What are some assumptions you’ve witnessed about women working in the gaming and/or hospitality industry?

I feel the role that women play in the gaming industry has transformed and is growing and I was fortunate enough to start working at a time where those tables were slowly starting to turn. I believe there was a misconception that woman did not have the interest or the understanding of the gaming industry. I support policies that value that contribution made and cultivate learning and skill sets that attain that desired performance level but for all genders. Policies set the guidelines; however, I believe it is up to an individual to change the behaviours of themselves and others through role modelling, respect, and empathy.

There is the assumption that women have families and therefore cannot work certain hours, or travel or attend gaming industry events both social and work related.  A lot of women such as myself don’t have children and therefore this stereotype of traditional female values should not be assumed but instead offer the opportunity for the individual to consider no matter what the gender type. I myself have had someone answer for a job opportunity in my past at Aristocrat due to travel or relocating concerns without consulting me.

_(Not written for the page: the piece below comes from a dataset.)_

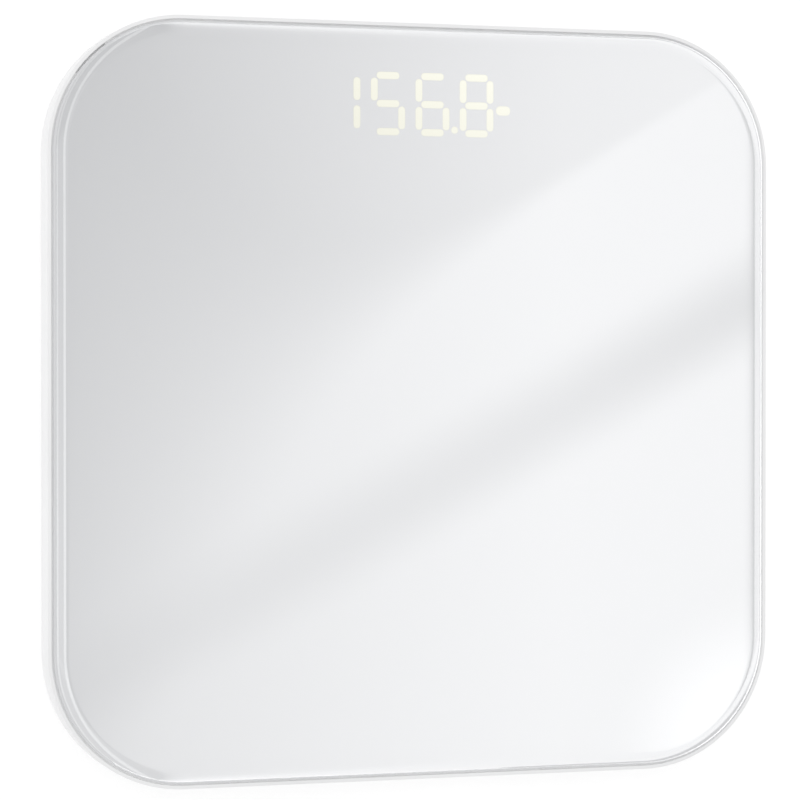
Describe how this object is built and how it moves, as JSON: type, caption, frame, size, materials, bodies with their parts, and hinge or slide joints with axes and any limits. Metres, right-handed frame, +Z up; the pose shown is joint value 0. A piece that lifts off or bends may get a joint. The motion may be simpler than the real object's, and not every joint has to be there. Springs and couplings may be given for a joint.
{
  "type": "digital bathroom scale",
  "caption": "Slim square bathroom scale with a round-cornered white glass platform, hidden digit display, moulded tray, load cells under floating feet and a hinged battery door.",
  "frame": {"origin": "centre of the footprint, on the floor under the foot pads", "axes": "+X to the right of a user who reads the display, +Y towards the display edge, +Z up out of the glass"},
  "size_m": [0.28, 0.28, 0.022],
  "materials": {
    "tray_plastic": "fine moulded satin",
    "platform_glass": "polished tempered glass",
    "white_print": "white print behind glass",
    "white_foam": "closed-cell foam tape",
    "board_green": "solder mask over fibreglass",
    "display_white": "white reflector plastic",
    "led_light": "clear potting, lit warm white",
    "led_phosphor": "phosphor dome",
    "diffuser_sheet": "translucent sheet",
    "screw_steel": "zinc plated",
    "chip_black": "moulded epoxy",
    "component_tan": "ceramic and tinned metal",
    "connector_ivory": "moulded nylon",
    "ribbon_grey": "flat cable",
    "battery_jacket": "printed shrink jacket",
    "contact_nickel": "nickel plated",
    "wire_red": "insulation",
    "wire_black": "insulation",
    "wire_grey": "insulation",
    "button_grey": "satin moulded",
    "dark_foam": "open-cell foam",
    "cell_steel": "stamped, nickel plated",
    "gauge_silicone": "silicone coat",
    "bracket_grey": "moulded nylon",
    "foot_plastic": "satin moulded",
    "foot_rubber": "textured rubber"
  },
  "bodies": {
    "chassis": {"base_tray": "tray_plastic", "glass_platform": "platform_glass", "print_film": "white_print", "glass_adhesive": "white_foam", "glass_pads": "white_foam", "display_board": "board_green", "display_housing": "display_white", "led_light_bars": "led_light", "led_chips": "led_phosphor", "display_diffuser": "diffuser_sheet", "display_screws": "screw_steel", "main_board": "board_green", "controller_chip": "chip_black", "weighing_chip": "chip_black", "board_components": "component_tan", "cell_connectors": "connector_ivory", "board_screws": "screw_steel", "display_ribbon": "ribbon_grey", "unit_switch_body": "chip_black", "battery_1": "battery_jacket", "battery_2": "battery_jacket", "battery_3": "battery_jacket", "battery_springs": "contact_nickel", "battery_plates": "contact_nickel", "battery_lead_red": "wire_red", "battery_lead_black": "wire_black", "bracket_screws": "screw_steel", "load_cell_front_left": "cell_steel", "strain_gauge_front_left": "gauge_silicone", "cell_bracket_front_left": "bracket_grey", "cell_wires_front_left": "wire_grey", "load_cell_front_right": "cell_steel", "strain_gauge_front_right": "gauge_silicone", "cell_bracket_front_right": "bracket_grey", "cell_wires_front_right": "wire_grey", "load_cell_rear_left": "cell_steel", "strain_gauge_rear_left": "gauge_silicone", "cell_bracket_rear_left": "bracket_grey", "cell_wires_rear_left": "wire_grey", "load_cell_rear_right": "cell_steel", "strain_gauge_rear_right": "gauge_silicone", "cell_bracket_rear_right": "bracket_grey", "cell_wires_rear_right": "wire_grey"},
    "button_group": {"unit_button": "button_grey", "unit_switch_plunger": "chip_black"},
    "door_group": {"battery_door": "tray_plastic", "door_foam": "dark_foam"},
    "foot_front_left": {"foot_cup_front_left": "foot_plastic", "foot_pad_front_left": "foot_rubber"},
    "foot_front_right": {"foot_cup_front_right": "foot_plastic", "foot_pad_front_right": "foot_rubber"},
    "foot_rear_left": {"foot_cup_rear_left": "foot_plastic", "foot_pad_rear_left": "foot_rubber"},
    "foot_rear_right": {"foot_cup_rear_right": "foot_plastic", "foot_pad_rear_right": "foot_rubber"}
  },
  "joints": [
    {"name": "foot_front_left_lift", "type": "slide", "parent": "chassis", "child": "foot_front_left", "axis": [0, 0, 1], "range_m": [0, 0.0006], "stiffness_N_per_m": 2000, "springref_m": -0.0025},
    {"name": "foot_front_right_lift", "type": "slide", "parent": "chassis", "child": "foot_front_right", "axis": [0, 0, 1], "range_m": [0, 0.0006], "stiffness_N_per_m": 2000, "springref_m": -0.0025},
    {"name": "foot_rear_left_lift", "type": "slide", "parent": "chassis", "child": "foot_rear_left", "axis": [0, 0, 1], "range_m": [0, 0.0006], "stiffness_N_per_m": 2000, "springref_m": -0.0025},
    {"name": "foot_rear_right_lift", "type": "slide", "parent": "chassis", "child": "foot_rear_right", "axis": [0, 0, 1], "range_m": [0, 0.0006], "stiffness_N_per_m": 2000, "springref_m": -0.0025},
    {"name": "unit_button_press", "type": "slide", "parent": "chassis", "child": "button_group", "axis": [0, 0, 1], "range_m": [0, 0.0005], "stiffness_N_per_m": 1500},
    {"name": "battery_door_hinge", "type": "hinge", "parent": "chassis", "child": "door_group", "pos_m": [0, -0.0116, 0.0044], "axis": [-1, 0, 0], "range_deg": [0, 90]}
  ]
}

Another assumption is that woman are not the main earner in their family. I often hear the commentary within the industry, but he has a family to support or he is a new father. Unfortunately, still today I don’t often hear the exact same level of concern for woman. Is that because of traditional renumeration differences or mind set I am unsure. I, myself have had to raise in salary reviews that I am the main earner in my family as the assumption has been that I am not.

Today in any industry, not just gaming, I think there may be an assumption that women want to be recognised because of their gender  instead of what they bring to the table. I support that we should take gender out of the equation and base a person’s input on their merit, performance, contribution, and experience and then being recognised because they are the right person for the job.